• WHAT IS NEEDED:
Gather all lines in the entries that include the word "from".

• EXERCISE INPUT:
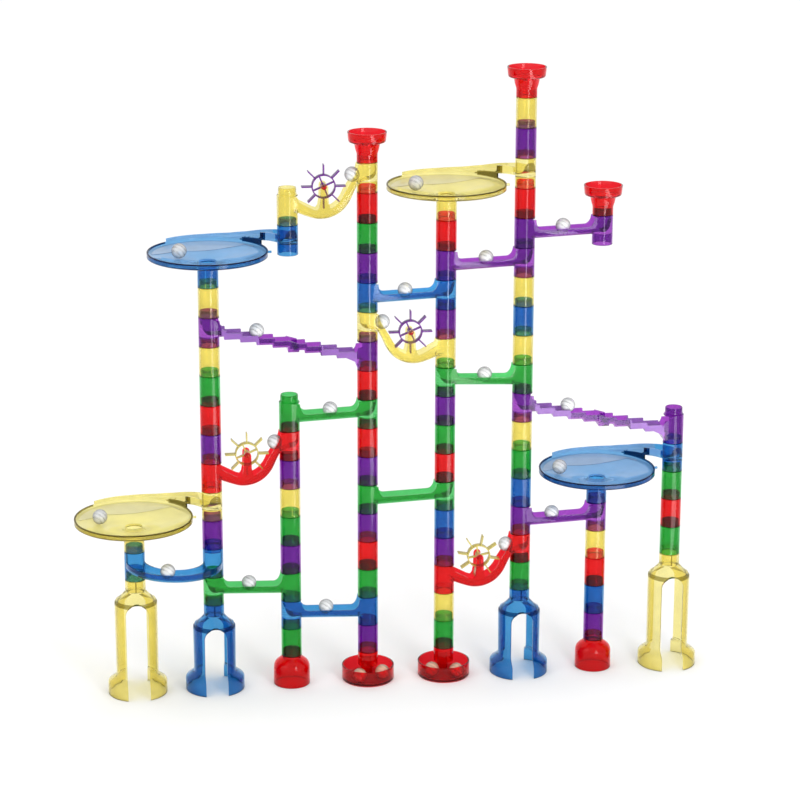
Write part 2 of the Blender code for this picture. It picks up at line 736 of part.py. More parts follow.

* * *

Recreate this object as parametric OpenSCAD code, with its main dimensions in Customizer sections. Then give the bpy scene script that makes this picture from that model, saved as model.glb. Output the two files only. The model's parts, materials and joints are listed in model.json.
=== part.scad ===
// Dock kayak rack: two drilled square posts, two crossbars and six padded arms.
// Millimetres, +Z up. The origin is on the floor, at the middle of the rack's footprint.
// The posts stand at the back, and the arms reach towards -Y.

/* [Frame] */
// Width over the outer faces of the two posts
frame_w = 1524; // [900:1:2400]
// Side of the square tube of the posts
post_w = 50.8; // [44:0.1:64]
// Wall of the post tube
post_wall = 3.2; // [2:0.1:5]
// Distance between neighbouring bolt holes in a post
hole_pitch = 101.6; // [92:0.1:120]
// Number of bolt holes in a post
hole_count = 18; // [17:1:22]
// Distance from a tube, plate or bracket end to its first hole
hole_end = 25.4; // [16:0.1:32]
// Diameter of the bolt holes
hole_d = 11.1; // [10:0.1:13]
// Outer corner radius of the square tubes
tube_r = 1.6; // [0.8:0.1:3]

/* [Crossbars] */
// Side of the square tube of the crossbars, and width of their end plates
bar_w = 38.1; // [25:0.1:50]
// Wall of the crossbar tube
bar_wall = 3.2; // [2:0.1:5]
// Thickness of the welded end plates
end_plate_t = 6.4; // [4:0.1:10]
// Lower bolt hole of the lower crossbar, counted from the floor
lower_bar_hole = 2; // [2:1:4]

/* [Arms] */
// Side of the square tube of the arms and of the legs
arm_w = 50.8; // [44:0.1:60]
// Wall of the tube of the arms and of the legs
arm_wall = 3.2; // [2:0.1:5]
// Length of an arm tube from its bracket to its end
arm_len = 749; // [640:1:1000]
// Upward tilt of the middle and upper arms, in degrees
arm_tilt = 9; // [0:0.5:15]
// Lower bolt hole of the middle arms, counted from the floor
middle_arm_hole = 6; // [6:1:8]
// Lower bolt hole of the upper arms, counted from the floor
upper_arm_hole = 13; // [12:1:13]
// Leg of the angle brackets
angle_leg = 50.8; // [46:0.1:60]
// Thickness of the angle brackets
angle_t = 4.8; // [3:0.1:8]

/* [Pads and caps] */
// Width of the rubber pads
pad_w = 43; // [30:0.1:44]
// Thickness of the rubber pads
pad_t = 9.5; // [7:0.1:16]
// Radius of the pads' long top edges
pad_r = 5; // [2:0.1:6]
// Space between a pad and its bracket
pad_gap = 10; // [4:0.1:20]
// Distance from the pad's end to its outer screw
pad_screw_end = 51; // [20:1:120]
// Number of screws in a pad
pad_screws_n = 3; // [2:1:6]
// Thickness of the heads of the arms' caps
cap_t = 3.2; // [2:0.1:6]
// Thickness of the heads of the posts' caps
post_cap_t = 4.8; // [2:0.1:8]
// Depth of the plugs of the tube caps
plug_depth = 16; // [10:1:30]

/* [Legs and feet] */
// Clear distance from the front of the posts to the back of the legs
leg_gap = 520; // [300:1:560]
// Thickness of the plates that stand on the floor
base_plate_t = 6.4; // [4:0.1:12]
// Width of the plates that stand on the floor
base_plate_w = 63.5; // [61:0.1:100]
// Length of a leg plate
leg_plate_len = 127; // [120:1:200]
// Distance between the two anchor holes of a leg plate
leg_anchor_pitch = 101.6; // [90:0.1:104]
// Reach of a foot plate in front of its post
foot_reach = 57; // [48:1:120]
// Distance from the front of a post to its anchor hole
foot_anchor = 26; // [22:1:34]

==

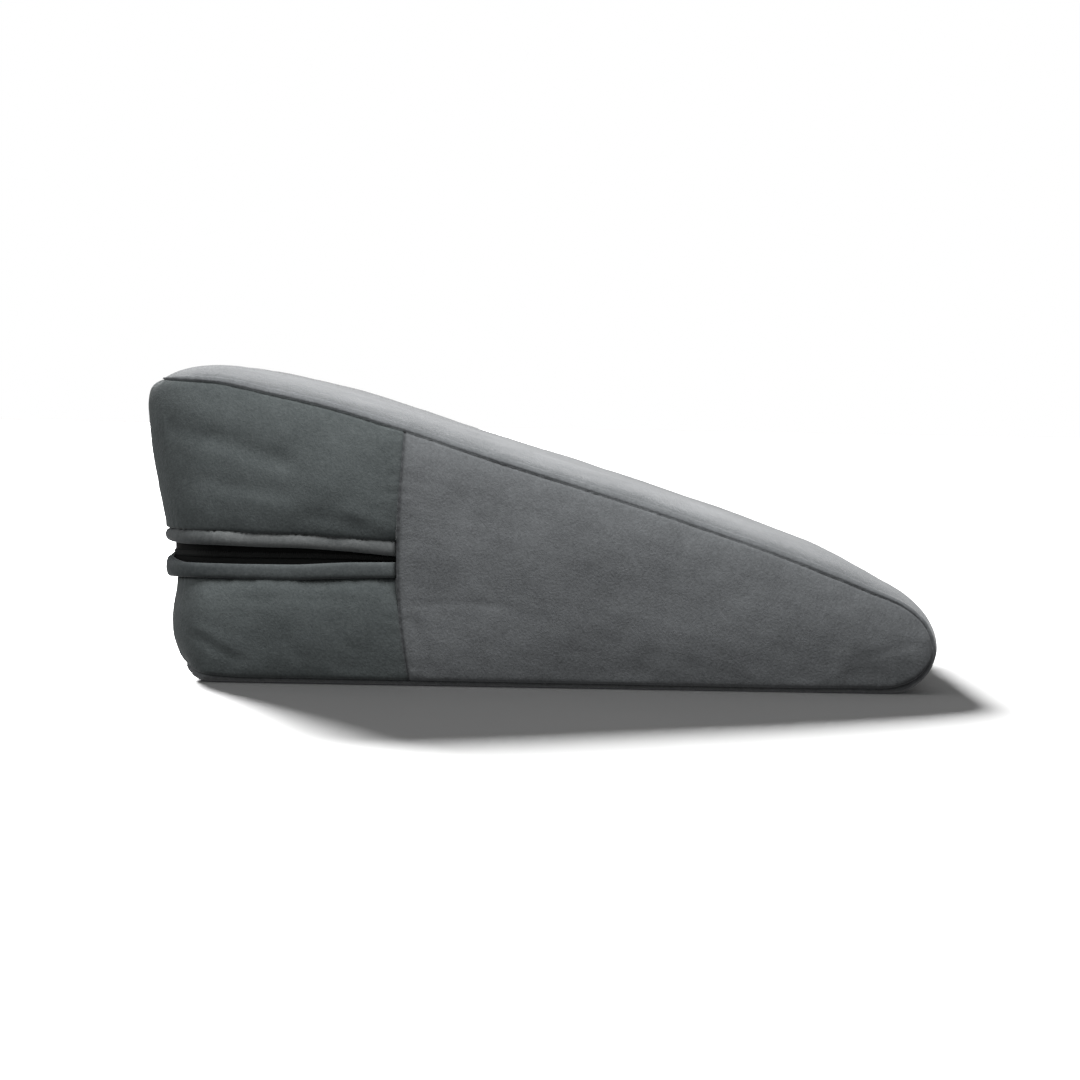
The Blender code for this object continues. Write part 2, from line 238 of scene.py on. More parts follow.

• SOLVED EXERCISE:
Recreate this object as parametric OpenSCAD code, with its main dimensions in Customizer sections. Then give the bpy scene script that makes this picture from that model, saved as model.glb. Output the two files only. The model's parts, materials and joints are listed in model.json.
// Distance from a tube, plate or bracket end to its first hole
// Lower bolt hole of the lower crossbar, counted from the floor
// Length of an arm tube from its bracket to its end
// Lower bolt hole of the middle arms, counted from the floor
// Lower bolt hole of the upper arms, counted from the floor
// Distance from the pad's end to its outer screw
// Clear distance from the front of the posts to the back of the legs
// Distance from the front of a post to its anchor hole
The Blender code for this object continues. Write part 2, from line 238 of scene.py on. More parts follow.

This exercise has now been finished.